3 technical qualities of assessments required by federal law

This text box provides definitions of validity, reliability, and comparability in assessments and why they matter:6

  • Validity refers to how accurately and fully a test measures the skills it intends to measure.7For example, if an algebra test includes some geometry questions, that test is not a valid measure of algebra.
  • Reliability refers to the consistency of the test scores across different testing sessions, different editions of the test, and when different people score the exam. Reliability indicates how consistently the test measures the knowledge and skills it should as well ensures that it is not measuring error.8
  • Comparability allows for the comparison of test scores even if students took the test at different times, in different places, and under different conditions.9For example, test developers will design a test that may be administered via computer or via paper and pencil to account for these differences so results can be compared.

These requirements help ensure apples-to-apples comparisons between the results of the test given on different days and under different conditions.

A state assessment’s technical qualities are one tool to prioritize equity because they help ensure test results can answer the question, “How well are all students meeting a state’s college- and career-ready standards in reading and math and growing in their knowledge?” Here, “college- and career-ready” means that when students meet or exceed the academic standards in reading and math, they qualify to enroll in credit-bearing courses in college. They do not need to take remedial classes to make up for unfinished learning needed for credit-bearing courses.
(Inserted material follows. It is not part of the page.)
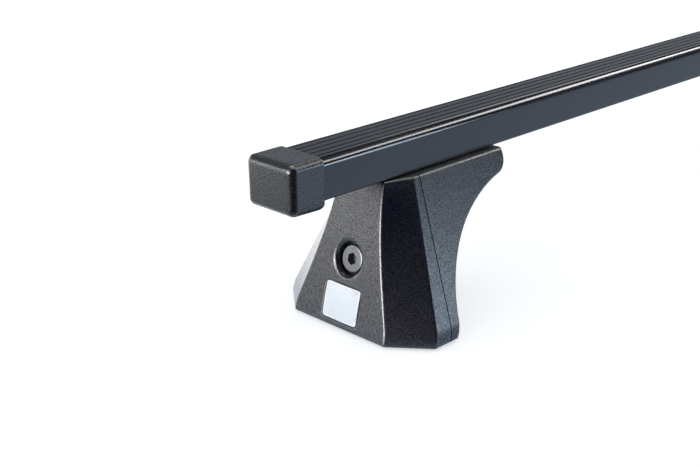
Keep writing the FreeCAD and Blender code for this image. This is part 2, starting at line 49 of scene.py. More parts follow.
def spread(tree, value, fromLow, fromHigh, toLow, toHigh, place=(0, 0)):
    node = addNode(tree, "ShaderNodeMapRange", place)
    wire(tree, value, node.inputs["Value"])
    for name, number in (("From Min", fromLow), ("From Max", fromHigh), ("To Min", toLow), ("To Max", toHigh)):
        setInput(node, name, number)
    return node.outputs["Result"]


def blendColours(tree, factor, first, second, place=(0, 0)):
    node = addNode(tree, "ShaderNodeMix", place, data_type="RGBA")
    wire(tree, factor, node.inputs[0])
    for socket, value in ((node.inputs[6], first), (node.inputs[7], second)):
        if isinstance(value, tuple):
            socket.default_value = (*value, 1.0)
        else:
            wire(tree, value, socket)
    return node.outputs[2]


# the first normal where factor is 0, the second where it is 1
def blendNormals(tree, factor, first, second, place):
    node = addNode(tree, "ShaderNodeMix", place, data_type="VECTOR")
    for socket, value in ((node.inputs[0], factor), (node.inputs[4], first), (node.inputs[5], second)):
        wire(tree, value, socket)
    return node.outputs[1]


def startGroup(name, inputs, outputs):
    tree = bpy.data.node_groups.new(name, "ShaderNodeTree")
    for label, value in inputs:
        socket = tree.interface.new_socket(name=label, in_out="INPUT", socket_type="NodeSocketFloat")
        socket.default_value = value
    for label, kind in outputs:
        tree.interface.new_socket(name=label, in_out="OUTPUT", socket_type=kind)
    return tree, addNode(tree, "NodeGroupInput", (-900, 0)), addNode(tree, "NodeGroupOutput", (700, 0))


def placeGroup(tree, group, place=(-600, 0), **values):
    node = addNode(tree, "ShaderNodeGroup", place, node_tree=group)
    for name, value in values.items():
        setInput(node, name.replace("_", " "), value)
    return node


# Spark-eroded mould grain: shallow pits of one size with a tooth over them
grainForm = {"smoothness": 0.6, "pitHeight": 0.8, "toothScale": 1.15, "detail": 1.5, "roughness": 0.5,
             "speckleLow": 0.36, "speckleHigh": 0.64}


def mouldGrainGroup(form):
    tree, given, result = startGroup("mouldGrain", [("Cell mm", 0.5), ("Tooth", 0.4)],
                                     [("Height", "NodeSocketFloat"), ("Speckle", "NodeSocketFloat")])
    coords = addNode(tree, "ShaderNodeTexCoord", (-900, 260))
    perMetre = mathNode(tree, "DIVIDE", 1000.0, given.outputs["Cell mm"], (-720, 60))
    pits = addNode(tree, "ShaderNodeTexVoronoi", (-500, 260), feature="SMOOTH_F1")
    setInput(pits, "Smoothness", form["smoothness"])
    tooth = addNode(tree, "ShaderNodeTexNoise", (-500, -40))
    setInput(tooth, "Detail", form["detail"])
    setInput(tooth, "Roughness", form["roughness"])
    for node in (pits, tooth):
        wire(tree, coords.outputs["Object"], node.inputs["Vector"])
    wire(tree, perMetre, pits.inputs["Scale"])
    wire(tree, mathNode(tree, "MULTIPLY", perMetre, form["toothScale"], (-660, -60)), tooth.inputs["Scale"])
    coarse = mathNode(tree, "MULTIPLY", pits.outputs["Distance"], form["pitHeight"], (-280, 200))
    fine = mathNode(tree, "MULTIPLY", tooth.outputs["Fac"], given.outputs["Tooth"], (-280, 0))
    wire(tree, mathNode(tree, "ADD", coarse, fine, (-80, 120)), result.inputs["Height"])
    speckle = spread(tree, tooth.outputs["Fac"], form["speckleLow"], form["speckleHigh"], 0.0, 1.0, (-80, -80))
    wire(tree, speckle, result.inputs["Speckle"])
    return tree


# Polished edges, where hands and cloths rub: convex places, where short rays inside the wall come out again
edgeForm = {"rays": 6, "flat": 1.0, "sharp": 0.8, "wornScale": 160.0, "wornDetail": 4.0}


def rubbedEdgeGroup(form):
    tree, given, result = startGroup("rubbedEdge", [("Reach mm", 1.0), ("Breakup", 0.4)],
                                     [("Mask", "NodeSocketFloat")])
    inward = addNode(tree, "ShaderNodeAmbientOcclusion", (-560, 200), samples=form["rays"], inside=True,
                     only_local=True)
    wire(tree, mathNode(tree, "DIVIDE", given.outputs["Reach mm"], 1000.0, (-740, 160)), inward.inputs["Distance"])
    edge = spread(tree, inward.outputs["AO"], form["flat"], form["sharp"], 0.0, 1.0, (-180, 140))
    coords = addNode(tree, "ShaderNodeTexCoord", (-900, -240))
    worn = addNode(tree, "ShaderNodeTexNoise", (-560, -260))
    setInput(worn, "Scale", form["wornScale"])
    setInput(worn, "Detail", form["wornDetail"])
    wire(tree, coords.outputs["Object"], worn.inputs["Vector"])
    lost = mathNode(tree, "MULTIPLY", worn.outputs["Fac"], given.outputs["Breakup"], (-360, -240))
    kept = mathNode(tree, "SUBTRACT", 1.0, lost, (-180, -240))
    wire(tree, mathNode(tree, "MULTIPLY", edge, kept, (60, 60), clamp=True), result.inputs["Mask"])
    return tree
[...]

History of standardized assessments in the United States

Schools and standardized testing began in the first 100 years of the United States’ founding, and it did so against a backdrop of systemic racism and white supremacy.10 Prior to the 1860s and emancipation, enslaved people and nonwhite people were barred from accessing education and were often punished if it was discovered they were learning to read and write. Education during this time period was reserved for the white elite.11

It was within this context that the first uses of standardized tests in American education began.

College admissions, general intelligence, and K-12 achievement tests

Like in education in America, there is a deep history of racism within standardized assessments. The earliest use of assessments in America were oral qualifying exams for college admissions prior to 1840.12

That year marked the first uses of standardized tests in public schools. In 1845, educator Horace Mann developed common exams for school students in Boston Public Schools in an attempt to understand the quality of teaching and learning.13

Mann’s test sparked psychologist Edward L. Thorndike’s quest for other measures of intelligence, believing that society would benefit from systematic sorting and segregation of students by academic ability. Seven states—California, Kansas, Massachusetts, Michigan, New Jersey, New York, and Pennsylvania—used these exams from 1900 to 1910.14

In 1905, commissioned by the French government, psychologist Alfred Binet developed an intelligence test to identify learning deficiencies, describing “slow children who would not profit significantly from schooling.”15 And in 1916, Stanford University psychologist Lewis Terman took Binet’s original tеѕt and created the Stanford-Binet Intelligence Scales to sort students by ability into college or vocational pathways. This exam is still used today.16

The U.S. Army used a multiple-choice test to measure soldiers’ mental abilities for the purpose of sorting, assigning, and discharging them during World War I. This test would become the model for future standardized assessments.17 In 1919, Terman transformed the Army Alpha test into the National Intelligence Tests for school students, selling more than 400,000 copies in 11 months.18

Testing to uphold white supremacy

Literacy tests were used to disenfranchise Black men after ratification of the 15th Amendment in 1870, until enforcement of the Voting Rights Act of 1965 outlawed literacy tests and other methods of keeping Black people from exercising their right to vote.19

Throughout the beginning of the 20th century, intelligence tests were used to determine which immigrants were “undesireable” and should not be permitted entry into the country.20 Federal law in 1915 required anyone who failed the test to be turned away.21

Testing for public school evaluation and accountability

The use of standardized testing in schools spread nationwide after Iowa developed tests for its high school students. In 1935, the first Iowa Test of Basic Skills was administered to students in grades six through eight. Other states began using the Iowa assessment, which remained the most-used achievement test in the nation for 50 years.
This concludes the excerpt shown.